Data for this exercise »
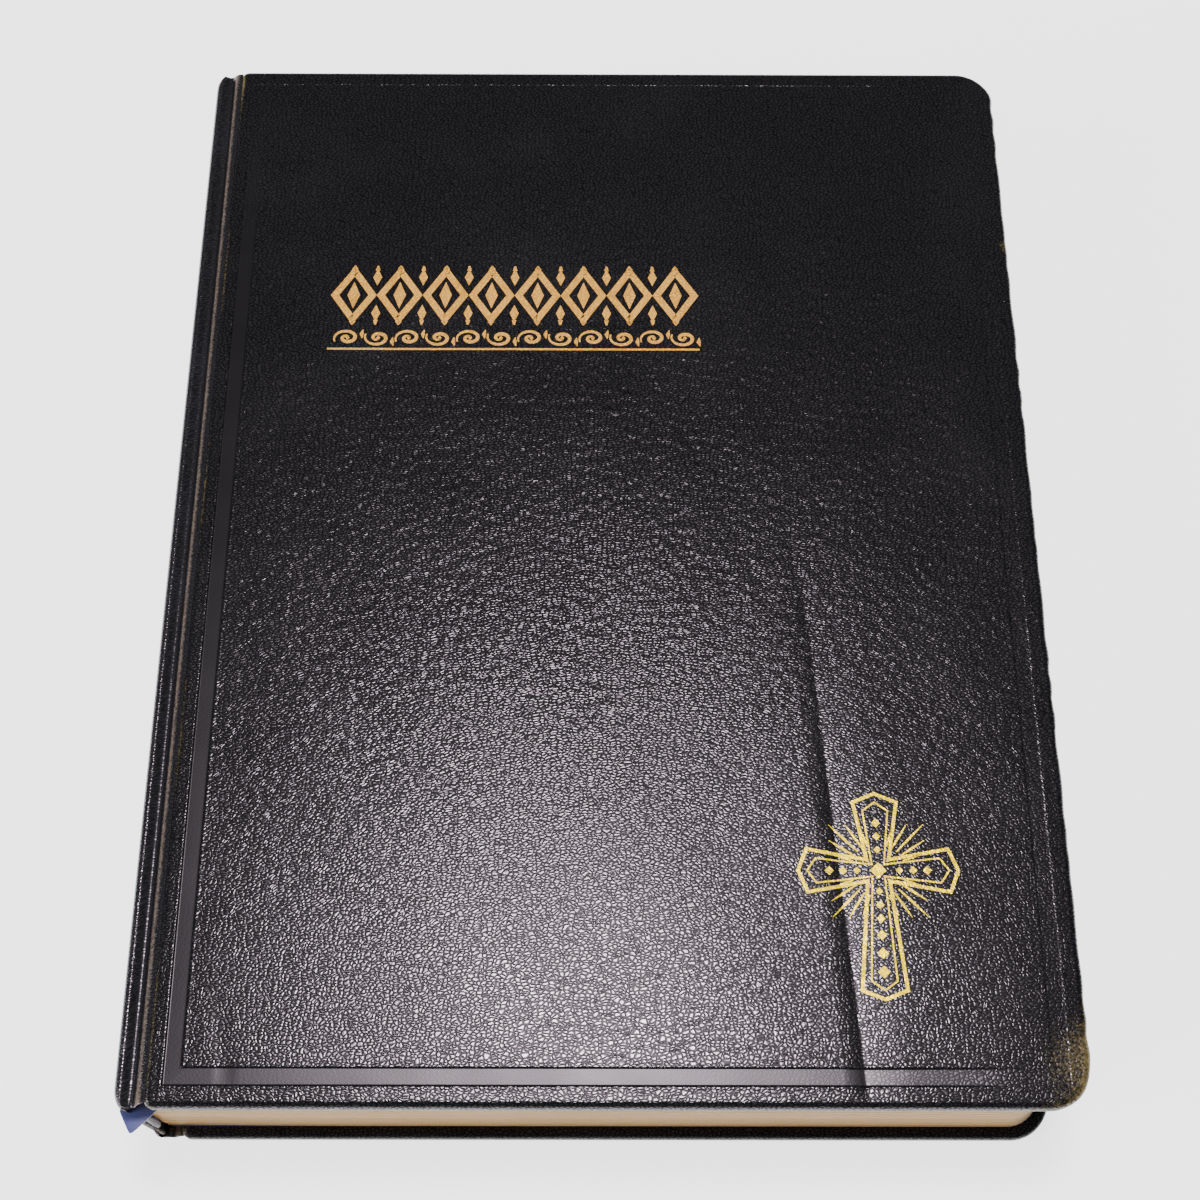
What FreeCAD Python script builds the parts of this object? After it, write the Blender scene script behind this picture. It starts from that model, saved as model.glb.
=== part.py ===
"""A large case-bound bible, closed, lying on its back cover.

+X runs from the spine to the fore-edge, +Y from the foot to the head, +Z up. The origin is the middle
of the back cover's outer face. Both covers are boards under thin padding and leather. They turn, with
the leaves next to them, about two lines where the leather flexes at the spine's edges.
"""

import FreeCAD, Part
import math
import os

import Sketcher

DRIVING_SIZES = (
    ("cover_width", 229.0, "outside of the spine to the fore-edge"),
    ("cover_length", 301.0, "foot to head"),
    ("closed_height", 52.0, "whole book, closed"),
    ("cover_depth", 5.0, "one padded cover"),
    ("leather_sheet", 0.7, "leather thickness"),
    ("board_sheet", 2.5, "board thickness"),
    ("pastedown_sheet", 0.4, "endpaper glued inside a cover"),
    ("turn_in", 6.0, "leather folded over inside the cover"),
    ("glue_gap", 0.05, "clearance between glued layers"),
    ("fore_radius", 10.5, "cover corners at the fore-edge"),
    ("back_radius", 2.5, "cover corners at the spine"),
    ("layer_radius", 1.75, "spine corners of the layers inside a cover"),
    ("edge_round", 1.6, "rounding of a cover's outer edge"),
    ("page_margin", 3.0, "cover overhang beyond the pages"),
    ("page_radius", 8.5, "page corners at the fore-edge"),
    ("fold_radius", 1.0, "page corners at the folds"),
    ("spine_bulge", 1.6, "rise of the rounded spine"),
    ("spine_radius", 154.8, "outer radius of the rounded spine"),
    ("spine_half", 22.2, "half of the spine's height"),
    ("lining_half", 16.0, "half height of the layers inside the spine"),
    ("joint_width", 5.4, "spine edge to the cover's board"),
    ("joint_drop", 4.1, "cover top to the top of the joint leather"),
    ("joint_sheet", 0.8, "joint leather thickness"),
    ("joint_inset", 0.8, "spine edge to the joint leather"),
    ("spine_layers", 2.1, "spine surface to the folds of the pages"),
    ("cap_inset", 1.0, "cover's end to the spine's end"),
    ("lining_inset", 2.5, "cover's end to the layers inside the spine"),
    ("card_sheet", 0.4, "stiffening card of the spine"),
    ("cloth_sheet", 0.2, "a paper or cloth layer of the spine"),
    ("mull_margin", 3.0, "mull beyond the kettle stitch"),
    ("tool_inset", 5.0, "cover edge to the tooled band"),
    ("tool_left", 4.2, "board's spine edge to the tooled band"),
    ("tool_band", 4.0, "width of the tooled band"),
    ("tool_deep", 0.3, "depth of the tooled band"),
    ("leaf_sheet", 0.2, "a single leaf"),
    ("leaf_gap", 0.05, "clearance over a leaf"),
    ("section_sheet", 1.6, "a sewn section of thin paper"),
    ("front_sheet", 1.4, "a section of the front pages"),
    ("ribbon_gap", 0.35, "room for the ribbon over the last section"),
    ("ribbon_sheet", 0.3, "ribbon thickness"),
    ("ribbon_wide", 10.0, "ribbon width"),
    ("ribbon_left", 2.9, "outside of the spine to the ribbon"),
    ("ribbon_out", 6.6, "ribbon beyond the foot of the pages"),
    ("ribbon_slant", 11.0, "length of the ribbon's slanted end"),
    ("band_half", 14.0, "half height of a headband"),
    ("band_deep", 1.65, "headband along the book's length"),
    ("band_thick", 1.8, "headband through the spine"),
    ("tape_wide", 15.0, "sewing tape"),
    ("tape_pitch", 58.0, "from one tape to the next"),
    ("kettle_wide", 1.0, "kettle stitch"),
    ("kettle_reach", 134.0, "middle to the kettle stitch"),
    ("foil_sheet", 0.1, "gold foil"),
    ("title_left", -76.4, "left end of the title row"),
    ("title_foot", 62.2, "foot of the title row"),
    ("title_tall", 19.5, "height of the title row"),
    ("title_wide", 102.8, "length of the title row"),
    ("frame_opening", 0.66, "opening of a lozenge frame, as a share of its size"),
    ("stone_share", 0.34, "lozenge inside a frame, as a share of its size"),
    ("scroll_foot", 54.1, "foot of the running scroll"),
    ("scroll_tall", 7.0, "height of the running scroll"),
    ("rail_wide", 0.5, "rails of the scroll"),
    ("scroll_clear", 1.0, "outside of a rail to the lozenges"),
    ("scroll_share", 0.8, "width of a lozenge, as a share of its pitch"),
    ("emblem_across", 67.0, "middle of the emblem, from the middle of the cover"),
    ("emblem_foot", -125.5, "foot of the emblem"),
    ("emblem_tall", 52.0, "height of the emblem"),
    ("emblem_wide", 40.0, "width of the emblem"),
    ("emblem_arm", 7.0, "width of the cross's arms"),
    ("beam_drop", 20.0, "top of the cross to the middle of its beam"),
)
SECTION_COUNT = 22
FRONT_SECTION_COUNT = 3
TURNED_LEAVES = 4
TAPE_COUNT = 4
TITLE_MOTIFS = 8
SCROLL_WAVES = 14

doc = FreeCAD.newDocument("presentation_bible")
sheet = doc.addObject("Spreadsheet::Sheet", "Sizes")
for row, (alias, number, words) in enumerate(DRIVING_SIZES, start=1):
    sheet.set(f"A{row}", words)
    sheet.set(f"B{row}", str(number))
    sheet.setAlias(f"B{row}", alias)
doc.recompute()

parts = []

# Places that several pieces share, as expressions on the sheet.
BACK = "-Sizes.cover_width / 2"
FORE = "Sizes.cover_width / 2"
HALF_LENGTH = "Sizes.cover_length / 2"
BOARD_BACK = f"{BACK} + Sizes.spine_bulge + Sizes.joint_width"
BLOCK_FOOT = "Sizes.cover_depth"
BLOCK_TOP = "(Sizes.closed_height - Sizes.cover_depth)"
PAGE_HALF = f"({HALF_LENGTH} - Sizes.page_margin)"
LEAF_STEP = "(Sizes.leaf_sheet + Sizes.leaf_gap)"


def value(expression):
    """The number an expression on the sheet gives now."""
    return float(sheet.evalExpression(expression))


def keep(label, made):
    """Name a finished sub-part, which is written to a file under that name."""
    made.Label = label
    parts.append(made)
    return made


def fix(sketch, kind, where, expression):
    """Add one sized constraint and bind it to the sheet."""
    index = sketch.addConstraint(Sketcher.Constraint(kind, *where, value(expression)))
    sketch.setExpression(f"Constraints[{index}]", expression)


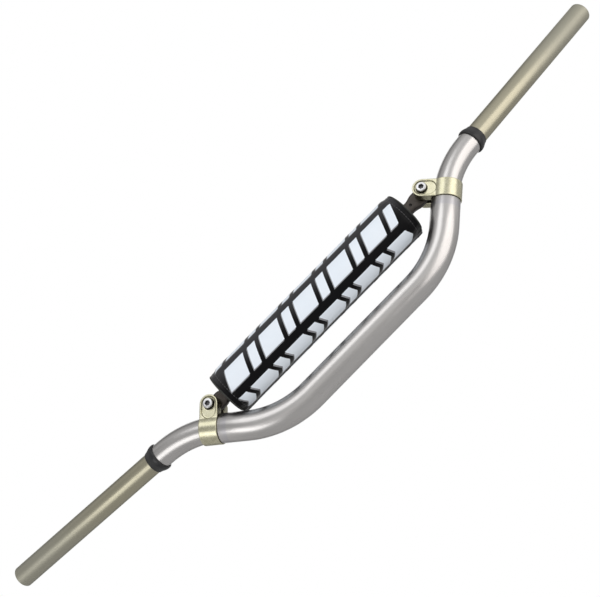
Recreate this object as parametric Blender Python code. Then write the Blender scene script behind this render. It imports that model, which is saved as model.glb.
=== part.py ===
"""Motocross handlebar with a tube inside a tube, a clamped crossbar and a round foam pad.

The bar is drawn as it is mounted on a bike: X runs along the bar, the rider sits on the +Y side,
Z points up in the plane of the risers. The origin is the centre of the straight middle.
Left and right are as seen from the front, so the right end is on +X. All sizes are metres.
Stations are lengths along the bar's centre line, measured from the middle.
"""

import math

import bmesh
import bpy
from mathutils import Matrix, Vector

# Centre line of the bar, right half
MIDDLE_HALF = 0.0685
LOWER_BEND_RADIUS = 0.099
RISER_ANGLE = math.radians(40.5)
RISER_LENGTH = 0.031
UPPER_BEND_RADIUS = 0.109
GRIP_SWEEP = math.radians(8.1)
GRIP_RISE = math.radians(8.6)
GRIP_LENGTH = 0.202
BEND_STEPS = 6

# Gap that neighbouring pieces keep
CLEARANCE = 0.0003

# Inner tube, which carries the grips
INNER_DIAMETER = 0.0222
INNER_WALL = 0.0026
INNER_END_CHAMFER = 0.0005
INNER_SIDES = 24

# Outer tube, swaged down to a neck past each clamp's lower edge
OUTER_DIAMETER = 0.0286
OUTER_WALL = 0.0019
NECK_DIAMETER = 0.0250
SHOULDER_LENGTH = 0.0020
SHOULDER_SHOWS = 0.0007
OUTER_END_PAST_RISER = 0.0720
OUTER_SIDES = 28

# Collars that close the joint between the two tubes
COLLAR_OVERLAP = 0.0050
COLLAR_NOSE = 0.0060
COLLAR_DIAMETER = 0.0284
COLLAR_NOSE_DIAMETER = 0.0238
COLLAR_LIP_DIAMETER = 0.0270
COLLAR_LIP_LENGTH = 0.0010
COLLAR_SHOULDER_DIAMETER = 0.0266
COLLAR_SHOULDER_LENGTH = 0.0029
COLLAR_SIDES = 32

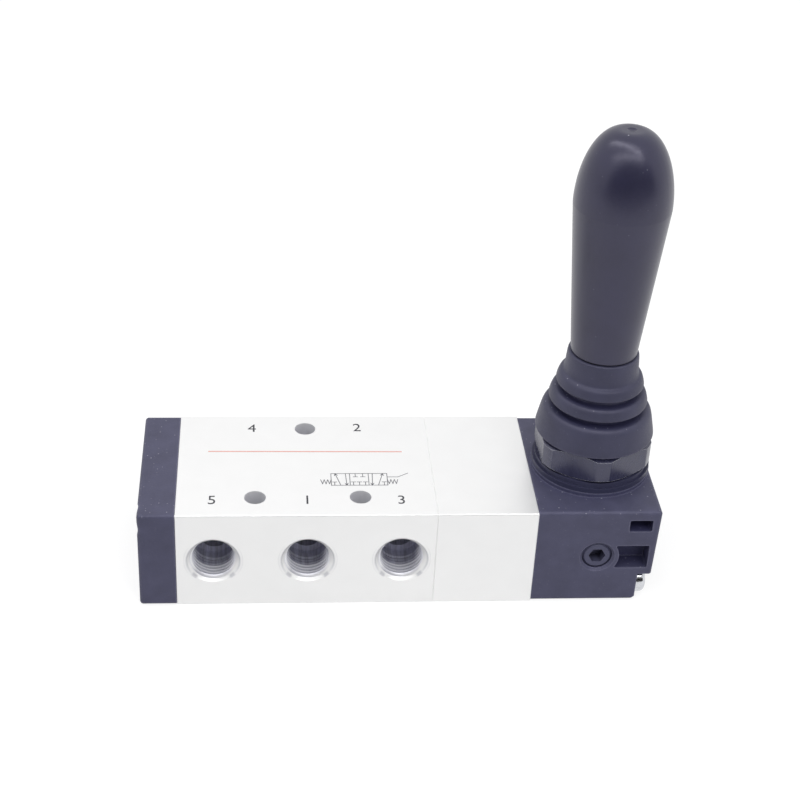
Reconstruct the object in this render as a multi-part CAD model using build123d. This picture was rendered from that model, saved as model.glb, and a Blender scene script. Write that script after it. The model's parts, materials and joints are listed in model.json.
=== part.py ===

Exercise instructions » Quote the listing above, but only from the line that shows "Recreate this object" through the line that shows "CLEARANCE = 0.0003".

Expected answer »
Recreate this object as parametric Blender Python code. Then write the Blender scene script behind this render. It imports that model, which is saved as model.glb.
=== part.py ===
"""Motocross handlebar with a tube inside a tube, a clamped crossbar and a round foam pad.

The bar is drawn as it is mounted on a bike: X runs along the bar, the rider sits on the +Y side,
Z points up in the plane of the risers. The origin is the centre of the straight middle.
Left and right are as seen from the front, so the right end is on +X. All sizes are metres.
Stations are lengths along the bar's centre line, measured from the middle.
"""

import math

import bmesh
import bpy
from mathutils import Matrix, Vector

# Centre line of the bar, right half
MIDDLE_HALF = 0.0685
LOWER_BEND_RADIUS = 0.099
RISER_ANGLE = math.radians(40.5)
RISER_LENGTH = 0.031
UPPER_BEND_RADIUS = 0.109
GRIP_SWEEP = math.radians(8.1)
GRIP_RISE = math.radians(8.6)
GRIP_LENGTH = 0.202
BEND_STEPS = 6

# Gap that neighbouring pieces keep
CLEARANCE = 0.0003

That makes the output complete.